Что-то было такое у Жюля Верна или у Конан-Дойля, у Мелвилла или у Дюма — у тех, кого мы никогда не изучали, но кем всегда зачитывались… Что?
Непрестанное изумление миру — великий секрет приключенческой литературы.
Теперь еще раз вчитайтесь в Островского; следите за эпитетами, по не за смыслом, а за ритмом эпитетов:
«Павел рассматривал ее с каким-то странным любопытством. Рита была в полосатой блузке, в синей недлинной юбке из простой ткани, куртка мягкого хрома была переброшена через плечо.

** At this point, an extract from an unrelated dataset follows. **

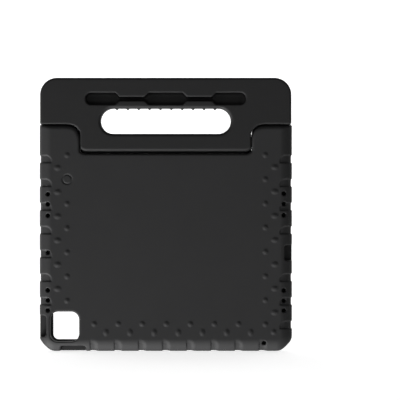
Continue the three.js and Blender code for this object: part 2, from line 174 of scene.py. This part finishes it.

Шапка непослушных волос окаймляла загорелое лицо…»
Островский, как известно, назвал в повести тех, кого запоем читал в юности: Войнич, Джованьоли, Купер… По свидетельству Б. Шиперовича, формировавшего в 1936 году личную библиотеку Островского, — он и потом продолжал любить приключенческие книги, особенно — Жюля Верна, Вальтера Скотта, Стивенсона, Конан-Дойля, Эдгара По, Дюма-отца. Любопытно, что американские критики сразу же уловили в тексте «Как закалялась сталь» эту художественную структуру и сами назвали еще одно имя: Бичер-Стоу. «Вашингтон Ньюз» писала о повести Островского в 1937 году: «Книга характеризуется той необычной и приводящей в смущение смесыо полной искренности и ужасающей наивности, которая в англоязычной литературе наиболее ярко выражена в „Хижине дяди Тома“».

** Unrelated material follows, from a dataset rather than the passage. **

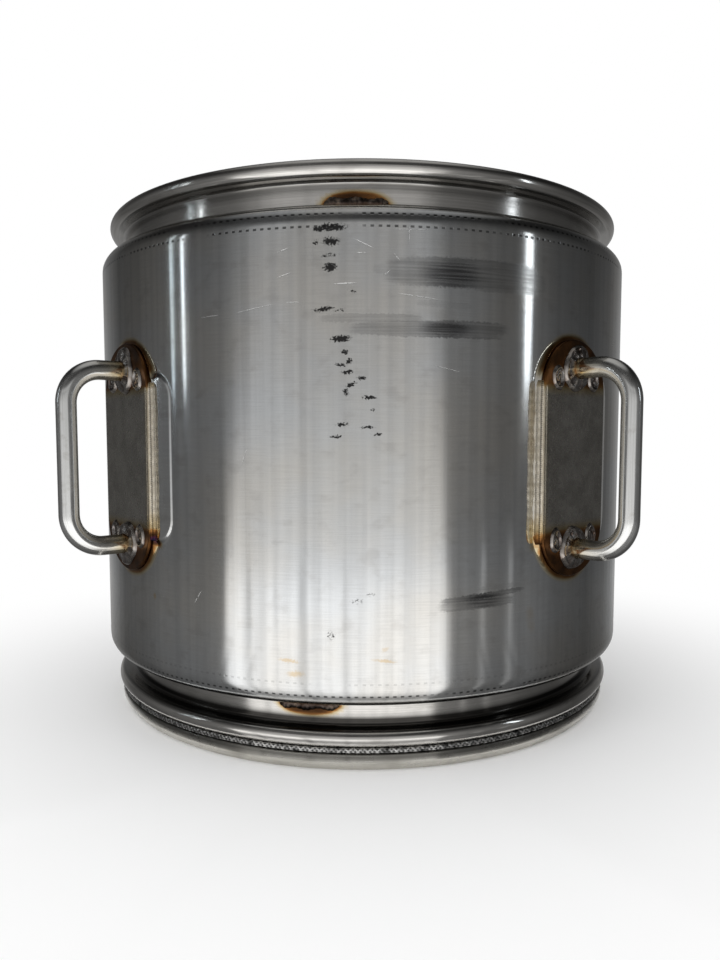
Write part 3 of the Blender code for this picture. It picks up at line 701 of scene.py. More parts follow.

У нас нет данных, читал ли Остронский в детстве «Хижину дяди Тома». У нас есть точные данные о том, какая книга с огромнейшей силой поразила в детстве его воображение. Это — анонимное лубочное издание «Гарибальди», которое перед первой мировой войной издательство «Развлечение» распространяло в «народе» десятками пятикопеечных выпусков. Вот это чтиво:
«Гарибальди толкнул дверь и вошел… Солнце споими золотыми лучами ярко озаряло хорошо знакомое лицо…
Глаза молодого воина загорелись, он взглянул на прекрасное лицо девушки…

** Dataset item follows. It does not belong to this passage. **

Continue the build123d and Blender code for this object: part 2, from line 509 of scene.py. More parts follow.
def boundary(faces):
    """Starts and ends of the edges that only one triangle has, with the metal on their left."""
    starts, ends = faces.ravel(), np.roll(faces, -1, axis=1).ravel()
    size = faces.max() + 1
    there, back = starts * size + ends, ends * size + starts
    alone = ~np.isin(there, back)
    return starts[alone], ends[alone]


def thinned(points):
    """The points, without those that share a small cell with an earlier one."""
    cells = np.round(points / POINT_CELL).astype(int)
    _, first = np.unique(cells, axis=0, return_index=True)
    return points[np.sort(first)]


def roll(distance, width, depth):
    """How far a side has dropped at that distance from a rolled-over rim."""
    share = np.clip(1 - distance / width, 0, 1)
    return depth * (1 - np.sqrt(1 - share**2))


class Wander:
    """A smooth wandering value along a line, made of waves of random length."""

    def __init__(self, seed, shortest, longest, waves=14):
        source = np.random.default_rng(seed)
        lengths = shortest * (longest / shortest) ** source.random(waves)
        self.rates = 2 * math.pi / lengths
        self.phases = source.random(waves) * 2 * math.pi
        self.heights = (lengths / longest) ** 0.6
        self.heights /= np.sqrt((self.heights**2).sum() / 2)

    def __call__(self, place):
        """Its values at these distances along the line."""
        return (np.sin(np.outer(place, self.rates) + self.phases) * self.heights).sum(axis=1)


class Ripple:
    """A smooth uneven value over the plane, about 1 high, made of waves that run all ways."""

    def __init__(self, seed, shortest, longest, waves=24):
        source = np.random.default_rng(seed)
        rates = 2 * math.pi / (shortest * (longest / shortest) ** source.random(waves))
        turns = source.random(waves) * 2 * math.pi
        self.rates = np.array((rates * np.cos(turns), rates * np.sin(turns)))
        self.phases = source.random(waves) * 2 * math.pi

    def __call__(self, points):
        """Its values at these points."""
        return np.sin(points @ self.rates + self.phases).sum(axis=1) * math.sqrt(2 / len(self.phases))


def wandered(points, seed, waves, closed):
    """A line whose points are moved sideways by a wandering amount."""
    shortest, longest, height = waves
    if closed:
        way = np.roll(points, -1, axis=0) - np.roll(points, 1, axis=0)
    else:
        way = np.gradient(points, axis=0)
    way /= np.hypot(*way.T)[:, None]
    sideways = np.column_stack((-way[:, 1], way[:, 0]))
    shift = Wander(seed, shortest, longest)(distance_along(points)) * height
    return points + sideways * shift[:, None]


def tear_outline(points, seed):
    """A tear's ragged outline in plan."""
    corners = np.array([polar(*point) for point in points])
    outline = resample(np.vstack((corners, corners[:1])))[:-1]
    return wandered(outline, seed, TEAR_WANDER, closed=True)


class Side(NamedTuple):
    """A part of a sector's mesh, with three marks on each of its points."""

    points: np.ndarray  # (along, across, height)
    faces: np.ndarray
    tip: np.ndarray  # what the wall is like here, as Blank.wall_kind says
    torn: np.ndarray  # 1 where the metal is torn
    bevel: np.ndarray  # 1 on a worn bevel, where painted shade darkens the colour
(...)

Посмотрела она на герцога своими прекрасными синими глазами…»
Через пятнадцать лет Островский процитирует в своей повести последнюю, засевшую в памяти строку и прибавит простодушно: у Тони Тумановой — «тоже синие глаза». И на следующей странице: «Тоня посмотрела на него искрящимися, насмешливыми глазами…»
Чудо заключается не в том, что эта старомоднейшая, уже давно оставшаяся за пределами литературной стилистики манера досталась Островскому в худшем, лубочном варианте, — чудо в том, что эта наивная манера, перешедшая в его текст, вдруг приобрела совершенно неожиданную роль, разрешив внутри организма его прозы какой-то кардинальный вопрос.
Он не пишет: Артем обнял Павку. Он пишет: «Весь измазанный в мазуте машинист… схватил в медвежьи объятья молодого красноармейца».
В чем магия?
Знаем, что Павка — высок, бледен, черноглаз. И все-таки: «высокий бледный юноша заговорил…» И все-таки: «этот черноглазый юноша…»
Знаем, что он работает электриком. И все-таки: «золотыми угольками загорелось в сердце Анны большая хорошая любовь к черноглазому электрику, но он этого не знал…»
Островский словно не знает знакомых героев, не узнает их, вернее, каждый раз узнает их заново, с новым изумлением замечая все те же самые черты, с новым изумлением складывая целое из знакомых частей. Знакомые незнакомы.
Знакомые — незнакомы, вот внутренний закон, вот живая вода, которая питает эту невозделанную ночву, вот принцип, который властвует в «бесстильном» тексте Островского, подчиняя себе все: от портретной детали до массовой сцены.
Повесть «Как закалялась сталь» состоит из 250 отдельных эпизодов. В ней действует 200 персонажей.
250 эпизодов и 200 персонажей — на 300 страниц текста.[3]
Простое сопоставление объемов и чисел: человеческое лицо живет в повести в среднем не более полутора страниц; эпизод — еще меньше. Не только профессиональным критикам — самому Островскому, наслушавшемуся критиков, эта перенаселенность казалась грехом (помните его слова, сказанные С. Родману: «эпизодическме персонажи, исчезующие после одного-двух появлений» «недопустимо с профессиональной литературной точки зрения»). Но почему, собственно, недопустимо? Ведь успех повести — факт! Значит, надо опираться не на старые каноны словесности, а на новую логику, поломавшую эти каноны.